Remember these simple truths: You’re not as good of an investor as you think you are and nobody can time a market. No applied Mathematics or statistic degrees will help. You must bet on the overall long term trend of the appreciating American business or other value investment to gain a steady, low risk, high payout return. If I started investing this way from the beginning, my portfolio would be three times the amount that it is today. Hard lessons of loss through needless risk made me realize that I’m not as smart as I thought. Learn from my mistake

 

Your ego will tell you that you can beat the market. If you track your performance honestly, you will see after 3-5 years that you are lying to yourself. I’m not saying to solely invest in the S&P 500. There are plenty of other low cost indexes out there that provide great, low risk ROI. Feel free to allocate over different classes and then compare to your benchmark index.

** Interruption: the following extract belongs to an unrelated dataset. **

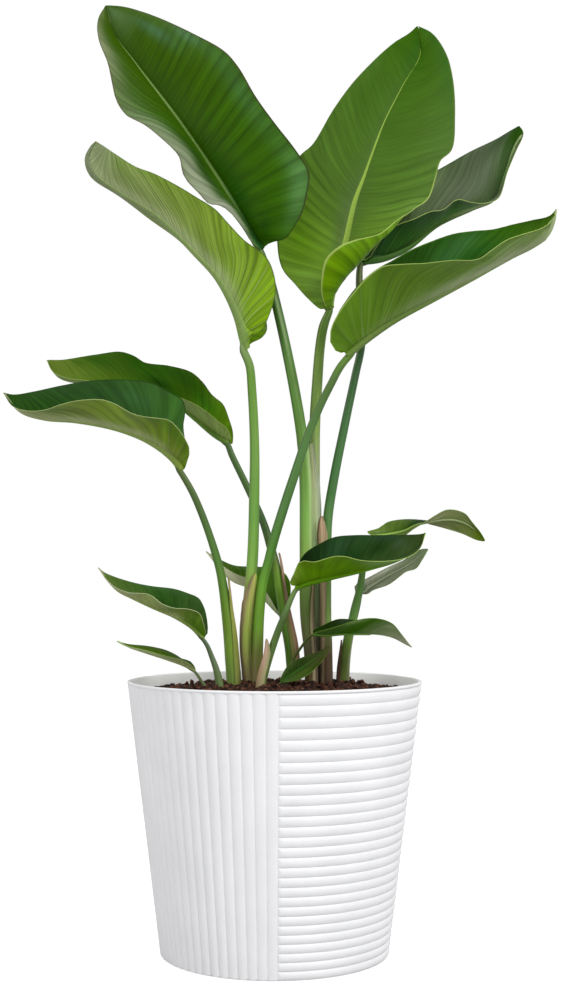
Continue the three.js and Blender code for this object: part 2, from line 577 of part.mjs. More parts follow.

I find that over time the S&P will outperform other asset class etfs. It is boring and it sounds too easy, but it’s the way to get successful returns without taking risks. Beating out so many other investors is just the icing on the cake – good luck and happy investing.

2 Comments

  • Sometimes doing nothing actually takes tremendous patience and discipline…..”folks, its harder than it looks”

  • Millennials heed this advice….so many Baby Boomers should have and now it is too late. Especially don’t ignore the $ COST AVERAGING advice, a good way to invest small amounts of money on a regular basis when you don’t have a lot. Broader and steadier is Vanguard’s Total Stock Market Portfolio with an approx. 2% dividend that can be reinvested. Although it may not grow as quickly, it is less volatile than the S & P 500 since it tracks the entire U.S. economy.